* YOUR TASK
Restate, exactly and only, the lines from the first through the line containing "self.paint.extend([yarn, yarn])".

* DATA PROVIDED
○ ○ ○ ○

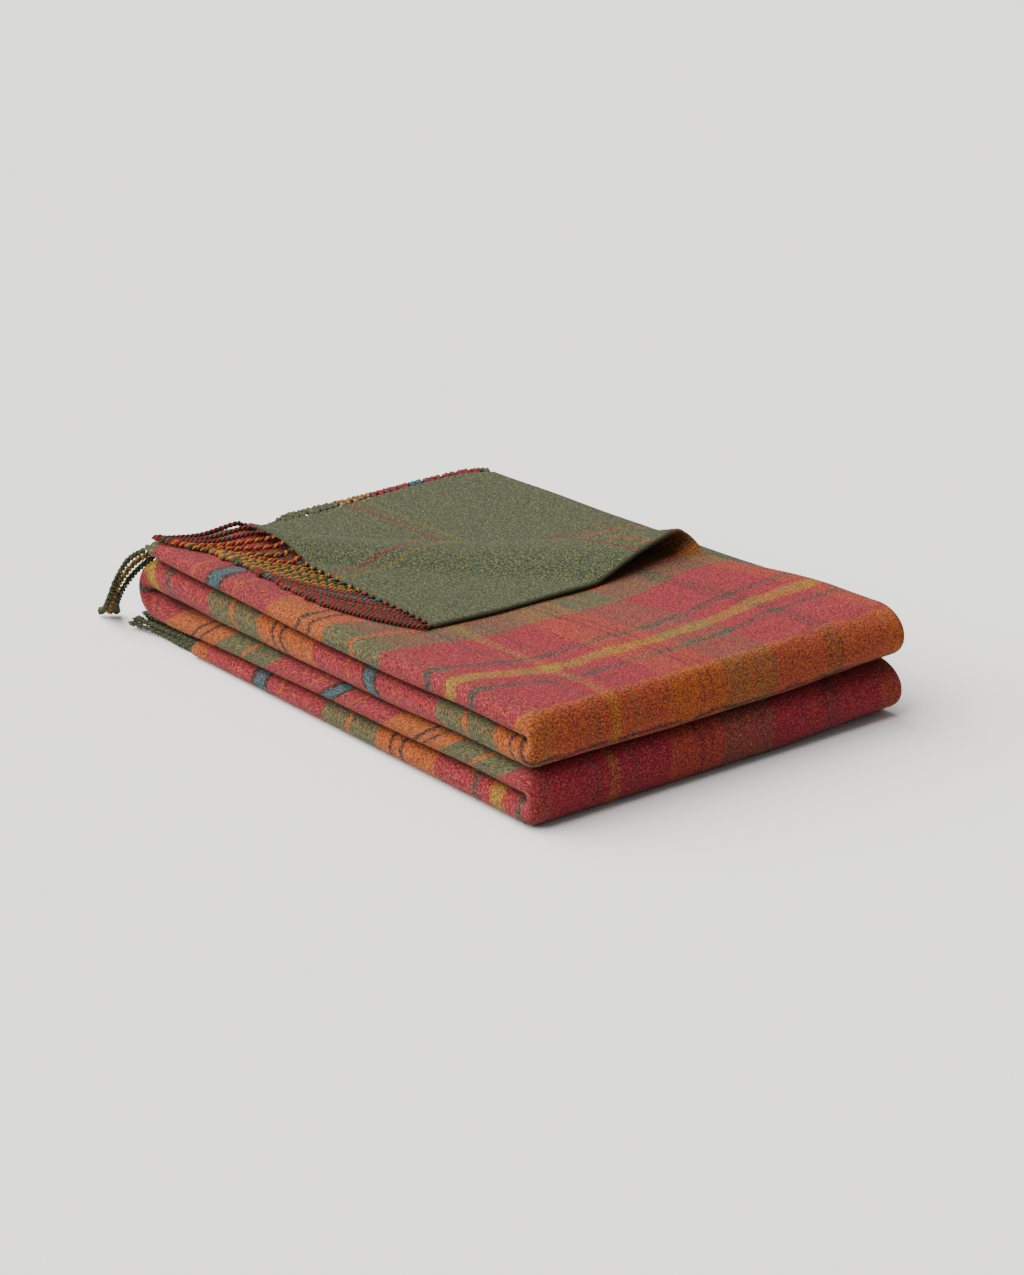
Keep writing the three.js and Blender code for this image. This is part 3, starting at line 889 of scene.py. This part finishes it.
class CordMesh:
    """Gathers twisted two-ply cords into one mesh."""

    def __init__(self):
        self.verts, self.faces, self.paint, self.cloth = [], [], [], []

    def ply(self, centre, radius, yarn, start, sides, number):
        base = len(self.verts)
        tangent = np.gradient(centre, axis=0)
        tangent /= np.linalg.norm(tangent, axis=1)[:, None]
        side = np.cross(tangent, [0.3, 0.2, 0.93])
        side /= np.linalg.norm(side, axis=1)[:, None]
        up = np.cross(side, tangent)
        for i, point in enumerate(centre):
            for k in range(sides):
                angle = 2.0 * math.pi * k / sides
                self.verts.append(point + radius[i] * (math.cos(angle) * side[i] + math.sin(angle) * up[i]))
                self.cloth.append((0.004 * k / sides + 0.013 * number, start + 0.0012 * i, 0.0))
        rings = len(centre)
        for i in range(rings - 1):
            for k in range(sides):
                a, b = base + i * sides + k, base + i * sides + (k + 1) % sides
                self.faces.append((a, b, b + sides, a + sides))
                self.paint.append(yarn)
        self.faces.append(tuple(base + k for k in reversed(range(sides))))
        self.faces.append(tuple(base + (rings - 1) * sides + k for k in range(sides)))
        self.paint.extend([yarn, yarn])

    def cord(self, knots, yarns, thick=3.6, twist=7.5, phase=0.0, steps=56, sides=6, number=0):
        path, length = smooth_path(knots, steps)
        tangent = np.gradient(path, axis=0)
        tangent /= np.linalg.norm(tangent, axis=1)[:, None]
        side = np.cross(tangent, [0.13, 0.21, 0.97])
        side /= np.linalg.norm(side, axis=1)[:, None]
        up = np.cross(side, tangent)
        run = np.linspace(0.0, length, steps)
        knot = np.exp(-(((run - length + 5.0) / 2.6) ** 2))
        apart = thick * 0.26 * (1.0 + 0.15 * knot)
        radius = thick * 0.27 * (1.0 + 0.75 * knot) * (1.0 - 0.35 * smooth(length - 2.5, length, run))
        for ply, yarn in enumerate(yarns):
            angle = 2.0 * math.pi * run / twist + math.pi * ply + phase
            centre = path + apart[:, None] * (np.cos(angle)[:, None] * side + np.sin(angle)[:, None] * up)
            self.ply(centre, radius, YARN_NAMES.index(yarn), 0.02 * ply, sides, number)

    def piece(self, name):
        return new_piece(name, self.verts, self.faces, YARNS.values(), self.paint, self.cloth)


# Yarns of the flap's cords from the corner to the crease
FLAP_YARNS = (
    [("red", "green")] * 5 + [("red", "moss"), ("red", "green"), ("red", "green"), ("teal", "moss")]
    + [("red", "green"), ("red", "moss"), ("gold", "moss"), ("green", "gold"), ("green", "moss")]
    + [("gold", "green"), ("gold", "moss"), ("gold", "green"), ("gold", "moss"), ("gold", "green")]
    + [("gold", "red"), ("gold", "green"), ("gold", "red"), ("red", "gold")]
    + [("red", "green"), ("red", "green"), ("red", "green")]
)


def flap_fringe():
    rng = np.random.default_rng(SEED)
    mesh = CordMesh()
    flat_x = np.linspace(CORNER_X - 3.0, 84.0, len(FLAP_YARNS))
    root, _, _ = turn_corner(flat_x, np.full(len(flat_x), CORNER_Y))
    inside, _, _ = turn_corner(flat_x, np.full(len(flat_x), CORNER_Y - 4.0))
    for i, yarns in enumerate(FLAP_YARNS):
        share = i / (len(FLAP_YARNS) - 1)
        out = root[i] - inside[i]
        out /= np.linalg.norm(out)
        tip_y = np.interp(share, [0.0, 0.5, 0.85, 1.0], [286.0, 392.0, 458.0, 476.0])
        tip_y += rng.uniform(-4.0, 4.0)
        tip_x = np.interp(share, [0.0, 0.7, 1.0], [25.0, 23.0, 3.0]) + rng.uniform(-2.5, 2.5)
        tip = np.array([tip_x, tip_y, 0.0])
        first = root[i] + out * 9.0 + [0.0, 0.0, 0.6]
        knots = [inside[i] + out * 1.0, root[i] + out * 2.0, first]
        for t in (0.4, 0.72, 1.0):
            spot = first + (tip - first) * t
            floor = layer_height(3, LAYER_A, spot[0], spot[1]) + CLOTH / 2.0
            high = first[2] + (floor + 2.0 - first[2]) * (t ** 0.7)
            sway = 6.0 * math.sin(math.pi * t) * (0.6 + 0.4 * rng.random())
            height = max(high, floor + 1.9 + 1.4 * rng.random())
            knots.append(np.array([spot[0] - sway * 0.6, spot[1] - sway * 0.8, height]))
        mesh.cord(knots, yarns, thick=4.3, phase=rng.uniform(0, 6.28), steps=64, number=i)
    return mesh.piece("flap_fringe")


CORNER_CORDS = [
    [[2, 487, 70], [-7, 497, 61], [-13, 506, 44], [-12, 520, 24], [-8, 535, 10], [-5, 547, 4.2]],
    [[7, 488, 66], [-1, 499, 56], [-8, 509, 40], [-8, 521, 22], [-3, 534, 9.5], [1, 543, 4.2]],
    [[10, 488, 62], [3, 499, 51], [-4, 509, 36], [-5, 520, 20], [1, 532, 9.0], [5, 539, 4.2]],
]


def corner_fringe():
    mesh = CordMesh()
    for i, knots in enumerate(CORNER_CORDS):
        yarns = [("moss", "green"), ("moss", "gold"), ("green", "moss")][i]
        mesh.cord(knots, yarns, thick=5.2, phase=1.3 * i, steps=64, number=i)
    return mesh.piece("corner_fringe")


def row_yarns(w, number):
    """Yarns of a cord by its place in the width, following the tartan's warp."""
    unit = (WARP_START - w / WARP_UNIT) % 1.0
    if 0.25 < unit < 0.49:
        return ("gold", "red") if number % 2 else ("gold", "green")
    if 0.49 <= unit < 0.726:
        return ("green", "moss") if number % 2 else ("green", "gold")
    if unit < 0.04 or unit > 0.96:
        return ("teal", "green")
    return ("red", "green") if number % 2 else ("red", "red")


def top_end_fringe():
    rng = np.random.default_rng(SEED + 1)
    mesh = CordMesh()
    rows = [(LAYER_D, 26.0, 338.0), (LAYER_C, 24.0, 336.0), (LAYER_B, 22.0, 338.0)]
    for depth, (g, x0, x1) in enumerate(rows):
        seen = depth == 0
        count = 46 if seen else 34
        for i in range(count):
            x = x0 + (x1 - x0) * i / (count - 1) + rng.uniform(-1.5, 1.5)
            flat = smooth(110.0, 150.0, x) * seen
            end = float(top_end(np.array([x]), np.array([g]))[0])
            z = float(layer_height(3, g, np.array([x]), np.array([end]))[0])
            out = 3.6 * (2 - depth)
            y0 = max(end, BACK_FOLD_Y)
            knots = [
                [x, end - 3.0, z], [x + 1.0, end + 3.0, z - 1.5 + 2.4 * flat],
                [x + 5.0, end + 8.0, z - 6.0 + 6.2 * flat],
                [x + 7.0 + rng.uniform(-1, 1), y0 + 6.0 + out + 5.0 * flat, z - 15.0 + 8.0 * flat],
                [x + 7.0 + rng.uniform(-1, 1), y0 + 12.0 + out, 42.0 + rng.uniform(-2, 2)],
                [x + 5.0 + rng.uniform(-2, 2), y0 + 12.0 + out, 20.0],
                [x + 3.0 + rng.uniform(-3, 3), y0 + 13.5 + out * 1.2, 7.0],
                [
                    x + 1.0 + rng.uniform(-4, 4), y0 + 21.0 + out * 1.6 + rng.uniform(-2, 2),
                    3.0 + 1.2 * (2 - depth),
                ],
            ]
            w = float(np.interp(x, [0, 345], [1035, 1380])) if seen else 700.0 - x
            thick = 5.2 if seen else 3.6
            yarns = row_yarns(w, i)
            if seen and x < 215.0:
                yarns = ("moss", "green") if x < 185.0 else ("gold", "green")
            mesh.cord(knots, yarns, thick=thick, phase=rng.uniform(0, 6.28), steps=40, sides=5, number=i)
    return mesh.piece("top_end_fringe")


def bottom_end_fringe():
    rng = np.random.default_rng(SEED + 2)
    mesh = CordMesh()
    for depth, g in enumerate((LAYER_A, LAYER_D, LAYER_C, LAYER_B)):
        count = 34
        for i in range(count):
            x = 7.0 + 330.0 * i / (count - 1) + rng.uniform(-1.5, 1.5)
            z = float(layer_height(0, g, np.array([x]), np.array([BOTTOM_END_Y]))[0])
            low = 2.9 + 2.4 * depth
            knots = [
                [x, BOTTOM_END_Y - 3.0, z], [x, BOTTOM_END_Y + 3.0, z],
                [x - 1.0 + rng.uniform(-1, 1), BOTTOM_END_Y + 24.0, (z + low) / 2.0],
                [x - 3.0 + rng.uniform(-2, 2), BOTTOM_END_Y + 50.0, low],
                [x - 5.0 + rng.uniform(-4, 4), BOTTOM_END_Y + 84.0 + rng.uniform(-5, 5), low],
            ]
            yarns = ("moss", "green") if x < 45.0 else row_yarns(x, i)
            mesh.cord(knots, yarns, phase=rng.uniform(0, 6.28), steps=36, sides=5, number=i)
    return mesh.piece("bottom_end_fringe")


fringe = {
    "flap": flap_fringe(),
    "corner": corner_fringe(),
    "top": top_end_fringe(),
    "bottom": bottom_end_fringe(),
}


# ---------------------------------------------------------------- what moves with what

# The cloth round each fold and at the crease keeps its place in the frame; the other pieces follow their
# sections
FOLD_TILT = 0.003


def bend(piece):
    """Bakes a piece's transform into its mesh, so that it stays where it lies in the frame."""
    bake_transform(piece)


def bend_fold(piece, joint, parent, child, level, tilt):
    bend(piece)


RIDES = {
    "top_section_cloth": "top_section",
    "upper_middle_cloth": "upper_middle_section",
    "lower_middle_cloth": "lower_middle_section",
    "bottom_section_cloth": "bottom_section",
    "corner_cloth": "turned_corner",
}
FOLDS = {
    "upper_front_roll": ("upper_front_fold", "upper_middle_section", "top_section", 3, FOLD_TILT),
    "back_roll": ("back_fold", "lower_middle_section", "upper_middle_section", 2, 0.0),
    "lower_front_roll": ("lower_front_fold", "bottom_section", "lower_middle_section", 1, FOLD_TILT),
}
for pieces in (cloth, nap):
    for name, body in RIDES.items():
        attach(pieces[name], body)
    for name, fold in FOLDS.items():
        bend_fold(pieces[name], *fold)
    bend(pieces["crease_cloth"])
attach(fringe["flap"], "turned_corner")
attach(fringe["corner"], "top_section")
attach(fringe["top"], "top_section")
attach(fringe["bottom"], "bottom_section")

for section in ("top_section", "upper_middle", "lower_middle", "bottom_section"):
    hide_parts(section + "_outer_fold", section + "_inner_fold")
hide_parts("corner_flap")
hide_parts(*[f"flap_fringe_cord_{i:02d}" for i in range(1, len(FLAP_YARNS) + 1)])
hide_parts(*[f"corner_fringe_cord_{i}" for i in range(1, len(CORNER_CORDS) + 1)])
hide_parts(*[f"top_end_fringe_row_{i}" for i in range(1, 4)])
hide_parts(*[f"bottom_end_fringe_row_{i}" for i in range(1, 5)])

○ ○ ○ ○

* EXERCISE SOLUTION
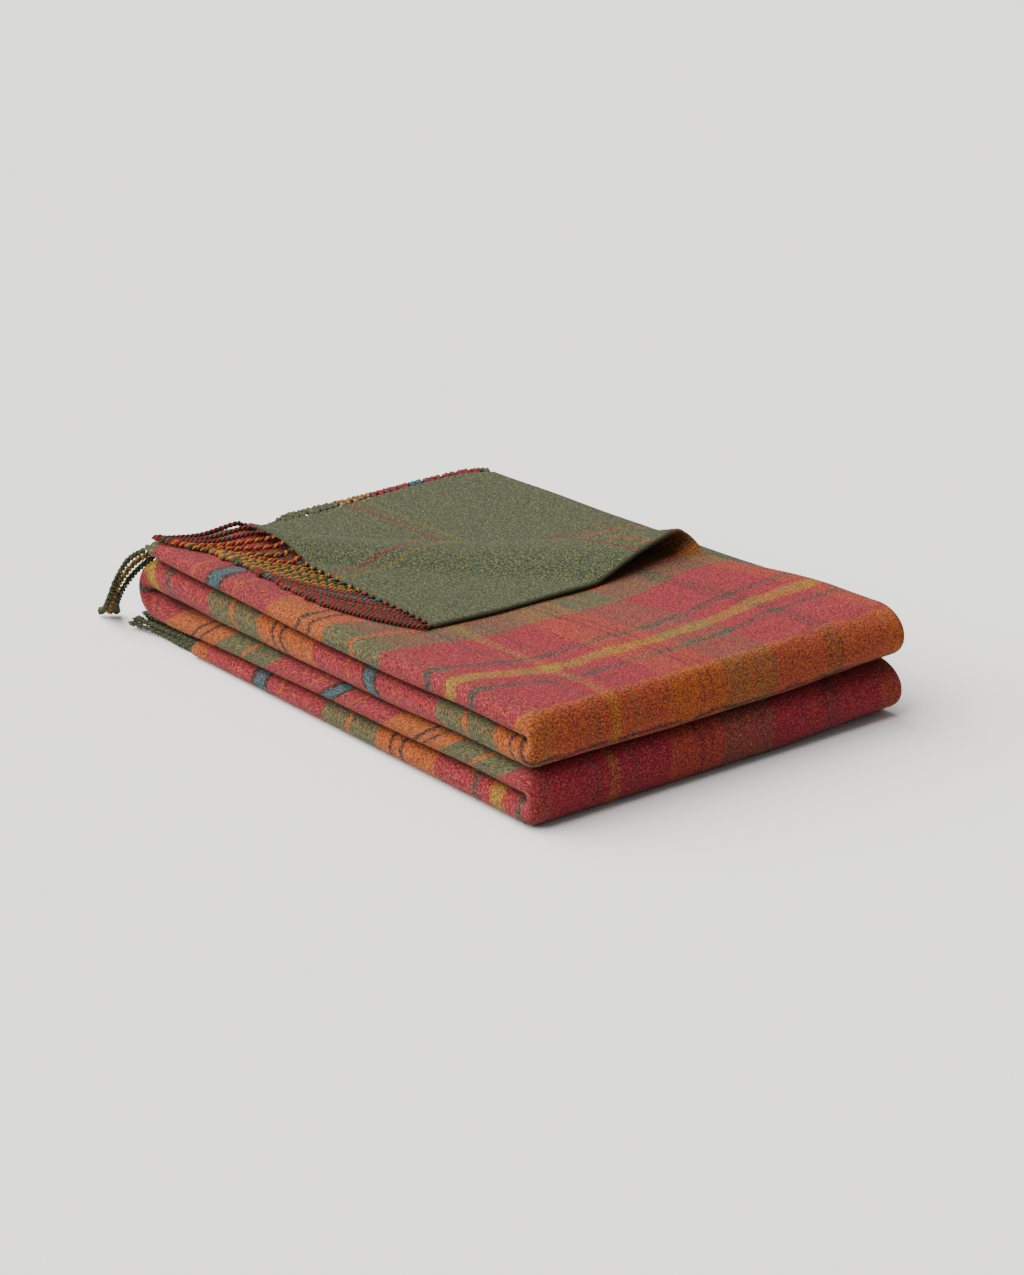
Keep writing the three.js and Blender code for this image. This is part 3, starting at line 889 of scene.py. This part finishes it.
class CordMesh:
    """Gathers twisted two-ply cords into one mesh."""

    def __init__(self):
        self.verts, self.faces, self.paint, self.cloth = [], [], [], []

    def ply(self, centre, radius, yarn, start, sides, number):
        base = len(self.verts)
        tangent = np.gradient(centre, axis=0)
        tangent /= np.linalg.norm(tangent, axis=1)[:, None]
        side = np.cross(tangent, [0.3, 0.2, 0.93])
        side /= np.linalg.norm(side, axis=1)[:, None]
        up = np.cross(side, tangent)
        for i, point in enumerate(centre):
            for k in range(sides):
                angle = 2.0 * math.pi * k / sides
                self.verts.append(point + radius[i] * (math.cos(angle) * side[i] + math.sin(angle) * up[i]))
                self.cloth.append((0.004 * k / sides + 0.013 * number, start + 0.0012 * i, 0.0))
        rings = len(centre)
        for i in range(rings - 1):
            for k in range(sides):
                a, b = base + i * sides + k, base + i * sides + (k + 1) % sides
                self.faces.append((a, b, b + sides, a + sides))
                self.paint.append(yarn)
        self.faces.append(tuple(base + k for k in reversed(range(sides))))
        self.faces.append(tuple(base + (rings - 1) * sides + k for k in range(sides)))
        self.paint.extend([yarn, yarn])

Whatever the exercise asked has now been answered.